▶ [TASK TO CARRY OUT]:
Repeat exactly each line of the data provided below.

+++++

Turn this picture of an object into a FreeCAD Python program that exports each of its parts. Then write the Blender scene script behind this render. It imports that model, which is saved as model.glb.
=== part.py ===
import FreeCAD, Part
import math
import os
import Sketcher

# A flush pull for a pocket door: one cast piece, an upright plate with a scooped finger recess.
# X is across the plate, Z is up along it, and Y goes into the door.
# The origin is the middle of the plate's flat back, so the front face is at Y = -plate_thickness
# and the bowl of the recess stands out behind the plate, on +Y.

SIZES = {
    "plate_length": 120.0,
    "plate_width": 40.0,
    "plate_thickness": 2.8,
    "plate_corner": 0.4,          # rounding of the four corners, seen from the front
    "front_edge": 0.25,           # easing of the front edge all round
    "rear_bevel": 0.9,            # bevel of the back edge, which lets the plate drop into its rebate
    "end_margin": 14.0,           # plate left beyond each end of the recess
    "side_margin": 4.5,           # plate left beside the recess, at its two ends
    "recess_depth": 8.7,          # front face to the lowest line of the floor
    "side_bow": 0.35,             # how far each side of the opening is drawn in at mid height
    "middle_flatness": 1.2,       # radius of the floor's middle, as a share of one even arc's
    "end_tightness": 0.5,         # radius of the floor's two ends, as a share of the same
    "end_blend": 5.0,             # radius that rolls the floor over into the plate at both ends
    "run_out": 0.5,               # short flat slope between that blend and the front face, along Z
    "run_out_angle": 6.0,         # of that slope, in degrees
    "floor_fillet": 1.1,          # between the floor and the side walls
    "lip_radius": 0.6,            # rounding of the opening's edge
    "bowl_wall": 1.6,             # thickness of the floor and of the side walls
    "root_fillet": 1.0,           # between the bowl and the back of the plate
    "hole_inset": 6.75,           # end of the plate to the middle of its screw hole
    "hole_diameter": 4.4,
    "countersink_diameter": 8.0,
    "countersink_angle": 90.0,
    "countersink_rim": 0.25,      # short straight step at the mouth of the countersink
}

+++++

▶ [REPLY TO THE EXERCISE]:
Turn this picture of an object into a FreeCAD Python program that exports each of its parts. Then write the Blender scene script behind this render. It imports that model, which is saved as model.glb.
=== part.py ===
import FreeCAD, Part
import math
import os
import Sketcher

# A flush pull for a pocket door: one cast piece, an upright plate with a scooped finger recess.
# X is across the plate, Z is up along it, and Y goes into the door.
# The origin is the middle of the plate's flat back, so the front face is at Y = -plate_thickness
# and the bowl of the recess stands out behind the plate, on +Y.

SIZES = {
    "plate_length": 120.0,
    "plate_width": 40.0,
    "plate_thickness": 2.8,
    "plate_corner": 0.4,          # rounding of the four corners, seen from the front
    "front_edge": 0.25,           # easing of the front edge all round
    "rear_bevel": 0.9,            # bevel of the back edge, which lets the plate drop into its rebate
    "end_margin": 14.0,           # plate left beyond each end of the recess
    "side_margin": 4.5,           # plate left beside the recess, at its two ends
    "recess_depth": 8.7,          # front face to the lowest line of the floor
    "side_bow": 0.35,             # how far each side of the opening is drawn in at mid height
    "middle_flatness": 1.2,       # radius of the floor's middle, as a share of one even arc's
    "end_tightness": 0.5,         # radius of the floor's two ends, as a share of the same
    "end_blend": 5.0,             # radius that rolls the floor over into the plate at both ends
    "run_out": 0.5,               # short flat slope between that blend and the front face, along Z
    "run_out_angle": 6.0,         # of that slope, in degrees
    "floor_fillet": 1.1,          # between the floor and the side walls
    "lip_radius": 0.6,            # rounding of the opening's edge
    "bowl_wall": 1.6,             # thickness of the floor and of the side walls
    "root_fillet": 1.0,           # between the bowl and the back of the plate
    "hole_inset": 6.75,           # end of the plate to the middle of its screw hole
    "hole_diameter": 4.4,
    "countersink_diameter": 8.0,
    "countersink_angle": 90.0,
    "countersink_rim": 0.25,      # short straight step at the mouth of the countersink
}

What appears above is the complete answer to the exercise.